The functions of the Compensation Committee include development of compensation strategy and review of the compensation and performance of all officers of the Company including the CEO, review and approval of criteria for the granting of bonuses, and administration of the Company’s stock-based benefit plans and other officer and director compensation arrangements.

Organization

The Company’s Board of Directors shall select three or more of its members, all of whom satisfy the definition of "independent" under NASDAQ Rules and rules promulgated under the Securities Exchange Act of 1934, to serve as members of the Compensation Committee.  All Committee members shall also be "non-employee directors" as defined by Rule 16b-3 under the Securities Exchange Act of 1934, as amended, and "outside directors" as defined by Section 162(m) of the Internal Revenue Code.  Each member will serve at the pleasure of the Board of Directors and for such term or terms as the Board shall determine.

Meetings

The Committee will meet as often as its members deem necessary to perform the Committee's responsibilities. The agenda of each meeting will be prepared by the Chair of the Committee and, whenever reasonably practicable, circulated to each member prior to the meeting date.

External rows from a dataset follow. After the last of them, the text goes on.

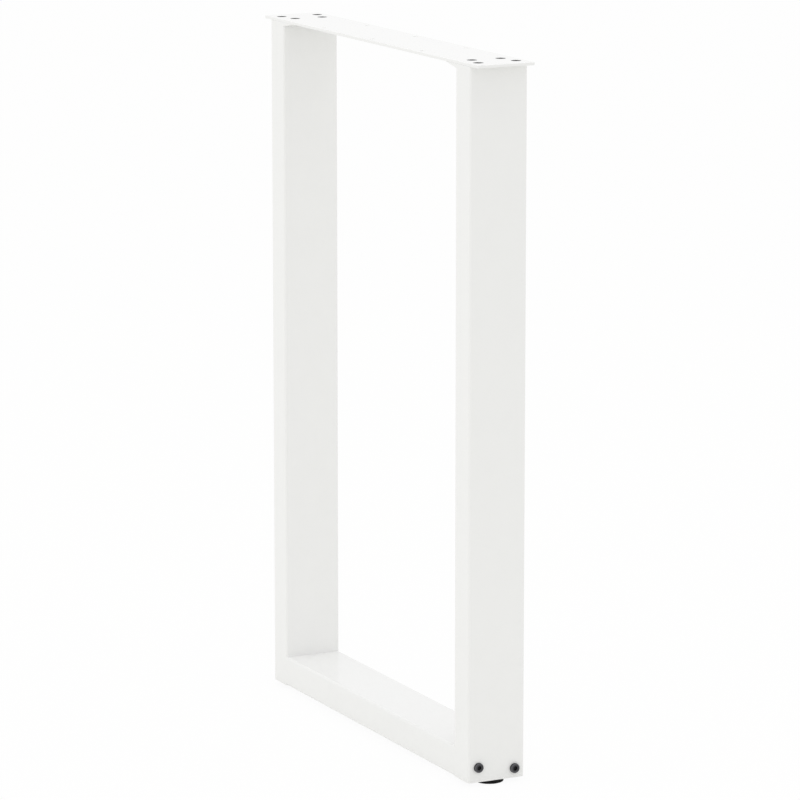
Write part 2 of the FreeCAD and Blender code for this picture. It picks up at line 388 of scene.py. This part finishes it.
def choose_edges(piece: bpy.types.Object, test: Callable[[Vector, Vector], bool]) -> None:
    """Select the edges of the piece in edit mode that pass a test.

    Args:
        piece: The object in edit mode.
        test: A function of an edge's two ends that says whether it is wanted.
    """
    bpy.ops.mesh.select_mode(type="EDGE")
    bpy.ops.mesh.select_all(action="DESELECT")
    mesh = bmesh.from_edit_mesh(piece.data)
    for edge in mesh.edges:
        if test(edge.verts[0].co, edge.verts[1].co):
            edge.select_set(True)
    bmesh.update_edit_mesh(piece.data)


def round_edges(radius: float, steps: int) -> None:
    """Round the selected edges.

    Args:
        radius: How far the rounding reaches.
        steps: How many faces it has across.
    """
    bpy.ops.mesh.bevel(offset=radius, segments=steps, profile=0.5, affect="EDGES")


def raise_face(rise: float, scale: float = 1.0) -> None:
    """Extrude the selected face along Z and scale its outline about the axis.

    Args:
        rise: How far it goes along Z; a negative rise sinks it.
        scale: Share of its width that is left.
    """
    bpy.ops.mesh.extrude_region_move(TRANSFORM_OT_translate={"value": (0.0, 0.0, rise)})
    if scale != 1.0:
        bpy.ops.transform.resize(value=(scale, scale, 1.0), center_override=(0.0, 0.0, 0.0))


def turn_profile(start: tuple[float, float], outline: list[tuple[float, float]]) -> None:
    """Carry the selected round face through a turned outline.

    Args:
        start: Radius and height where the face is now.
        outline: Radii and heights that it goes through, one after another.
    """
    radius, height = start
    for next_radius, next_height in outline:
        raise_face(next_height - height, next_radius / radius)
        radius, height = next_radius, next_height


def choose_faces(piece: bpy.types.Object, test: Callable[[bmesh.types.BMFace], bool]) -> None:
    """Select the faces of the piece in edit mode that pass a test.

    Args:
        piece: The object in edit mode.
        test: A function of a face that says whether it is wanted.
    """
    mesh = bmesh.from_edit_mesh(piece.data)
    for face in mesh.faces:
        face.select_set(False)
    for face in mesh.faces:
        if test(face):
            face.select_set(True)
    bmesh.update_edit_mesh(piece.data)


def apply_modifiers(piece: bpy.types.Object) -> None:
    """Apply the piece's modifiers in their order.

    Args:
        piece: The object whose stack is applied.
    """
    pick(piece)
    for modifier in list(piece.modifiers):
        bpy.ops.object.modifier_apply(modifier=modifier.name)


def cut_away(piece: bpy.types.Object, cutter: bpy.types.Object) -> None:
    """Cut the shape of one mesh out of another, and remove the first.

    Args:
        piece: The piece that is cut.
        cutter: The closed shape that is taken out of it.
    """
    pick(cutter)
    bpy.ops.object.mode_set(mode="EDIT")
    bpy.ops.mesh.select_all(action="SELECT")
    bpy.ops.mesh.normals_make_consistent(inside=False)
    clear_selection()
    hollow = piece.modifiers.new("cut", "BOOLEAN")
    hollow.operation = "DIFFERENCE"
    hollow.object = cutter
    hollow.solver = "EXACT"
    apply_modifiers(piece)
    bpy.data.objects.remove(cutter, do_unlink=True)


def sink_hexagon(piece: bpy.types.Object, across_flats: float, top: float, depth: float) -> None:
    """Cut a hexagon socket with a bevelled mouth into the top of a head.

    Args:
        piece: The head, standing along Z.
        across_flats: Width of the key.
        top: Height of the head's top.
        depth: Depth of the socket.
    """
    corner = across_flats / math.sqrt(3.0)
    mouth = SOCKET_MOUTH * across_flats
    cutter = start_disc("socket_cutter", corner, sides=6, height=top - depth)
    raise_face(depth - mouth)
    raise_face(mouth, (corner + mouth) / corner)
    raise_face(mouth)
    cut_away(piece, cutter)


def roll_thread(name: str, radius: float, pitch: float, bottom: float,
                top: float) -> bpy.types.Object:
    """Roll a screw thread along Z, as a helix of one tooth.

    Args:
        name: Name of the new object.
        radius: Radius over the crests.
        pitch: Distance from crest to crest.
        bottom: Height where the thread starts.
        top: Height where it ends.

    Returns:
        The thread, open inside, to be closed by a core.
    """
    depth = THREAD_DEPTH * pitch
    root = radius - depth
    clear_selection()
    bpy.ops.mesh.primitive_plane_add(size=pitch, location=(root, 0.0, bottom))
    thread = bpy.context.object
    thread.name = thread.data.name = name
    bpy.ops.object.transform_apply(location=True, rotation=True, scale=True)
    bpy.ops.object.mode_set(mode="EDIT")
    bpy.ops.mesh.select_all(action="SELECT")
    bpy.ops.mesh.merge(type="CENTER")
    for across, up in ((depth, THREAD_FLANK), (0.0, THREAD_FLAT),
                       (-depth, THREAD_FLANK), (0.0, THREAD_FLAT)):
        bpy.ops.mesh.extrude_vertices_move(
            TRANSFORM_OT_translate={"value": (across, 0.0, up * pitch)})
    clear_selection()
    helix = thread.modifiers.new("helix", "SCREW")
    helix.axis = "Z"
    helix.angle = 2.0 * math.pi
    helix.screw_offset = pitch
    helix.iterations = int((top - bottom) / pitch) - 1
    helix.steps = helix.render_steps = THREAD_STEPS
    helix.use_merge_vertices = True
    helix.merge_threshold = 0.001 * pitch
    apply_modifiers(thread)
    return thread


def join_pieces(main: bpy.types.Object, others: list[bpy.types.Object]) -> bpy.types.Object:
    """Join other meshes into one piece.

    Args:
        main: The piece that keeps its name.
        others: The meshes that go into it.

    Returns:
        The joined piece.
    """
    clear_selection()
    for other in others:
        other.select_set(True)
    main.select_set(True)
    bpy.context.view_layer.objects.active = main
    bpy.ops.object.join()
    return main


def face_outwards(piece: bpy.types.Object, smooth_angle: float = 35.0) -> None:
    """Merge doubles, turn the faces outwards and smooth what isn't a hard edge.

    Args:
        piece: The finished mesh.
        smooth_angle: Edges flatter than this are shaded smooth, in degrees.
    """
    pick(piece)
    bpy.ops.object.mode_set(mode="EDIT")
    bpy.ops.mesh.select_all(action="SELECT")
    bpy.ops.mesh.remove_doubles(threshold=DOUBLES)
    bpy.ops.mesh.normals_make_consistent(inside=False)
    bpy.ops.object.mode_set(mode="OBJECT")
    bpy.ops.object.shade_smooth_by_angle(angle=math.radians(smooth_angle))


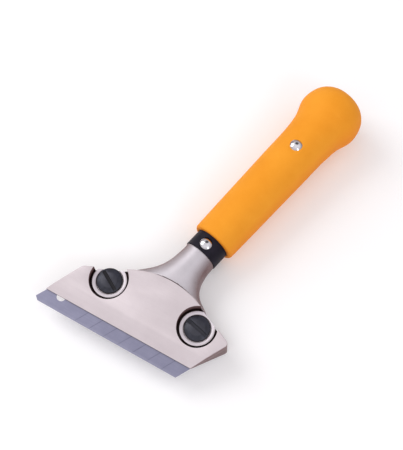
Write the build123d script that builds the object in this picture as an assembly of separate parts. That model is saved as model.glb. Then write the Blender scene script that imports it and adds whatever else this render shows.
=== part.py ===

Specific Grant of Authority and Responsibilities

  • Review and approve overall compensation strategy for officers including goals and objectives relevant to officer compensation
  • Review and approve overall compensation policies and programs
  • Review with the CEO at least annually the performance of all officers and report the Committee's findings and conclusions to the full Board.  The Committee shall review with the CEO at least annually the type, level and amount of officer compensation and determine the compensation of all officers in such amounts and levels as the Committee deems appropriate and consistent under the circumstances.
  • Specifically, the Committee shall review and approve, for each officer of the Company:
  • (i)

    annual base salary

    (ii)

    annual and long-term incentives

    (iii)

    employment agreements, severance arrangements, and change in control agreements, as and when appropriate

    (iv)

    any special or supplemental benefits

  • Review the type, level, and amount of annual CEO compensation and determine the appropriate level of CEO compensation.  The Committee is responsible for periodically reviewing the CEO's progress and performance.
  • Review and approve at least annually the type, amount, and level of Director compensation and ensure that the type, amount, and level of Director compensation is appropriate.  The Committee will report its findings and conclusions to the Board.
  • Produce a Committee report on executive compensation as required by the Securities and Exchange Commission ("SEC") to be included in the Company's annual proxy statement and/or annual report on Form 10-K filed with the SEC.
  • Review and discuss with management the Company's Compensation Discussion and Analysis ("CD&A") required by the SEC and, based on such review and discussion, recommend to the Board that the CD&A be included in the Company's annual proxy statement and/or annual report on Form 10-K filed with SEC.

Miscellaneous Authority and Responsibilities

  • The Committee shall review and assess annually the adequacy of this Charter and recommend any proposed changes to the Board for approval.
  • The Committee shall perform such other duties and responsibilities, consistent with this Charter, the Company's By-Laws and governing law as may be assigned to the Committee, from time to time, by the Board of the Company and/or the Chairman of the Board, as designated in plan documents or as the Committee may deem appropriate.
  • Review and approve all equity grants
  • Granting of stock bonuses, stock options, non-employee director stock grants, and other executive and director compensation.
  • Authority to retain and terminate executive compensation consultants and legal counsel, including the fees and other terms of their engagements.

Procedural Matters

A majority, but not less than two committee members, will constitute a quorum. A majority of the members present at any meeting at which a quorum is present may act on behalf of the Committee. The Committee will meet at such times as shall be determined by its Chairperson, or upon the request of any two of its members. The Chairperson shall preside, when present, at all meetings of the Committee. The Committee will keep a record of its meetings and report on them to the Board of Directors. The Committee may meet by telephone or video conference and may take action by written consent.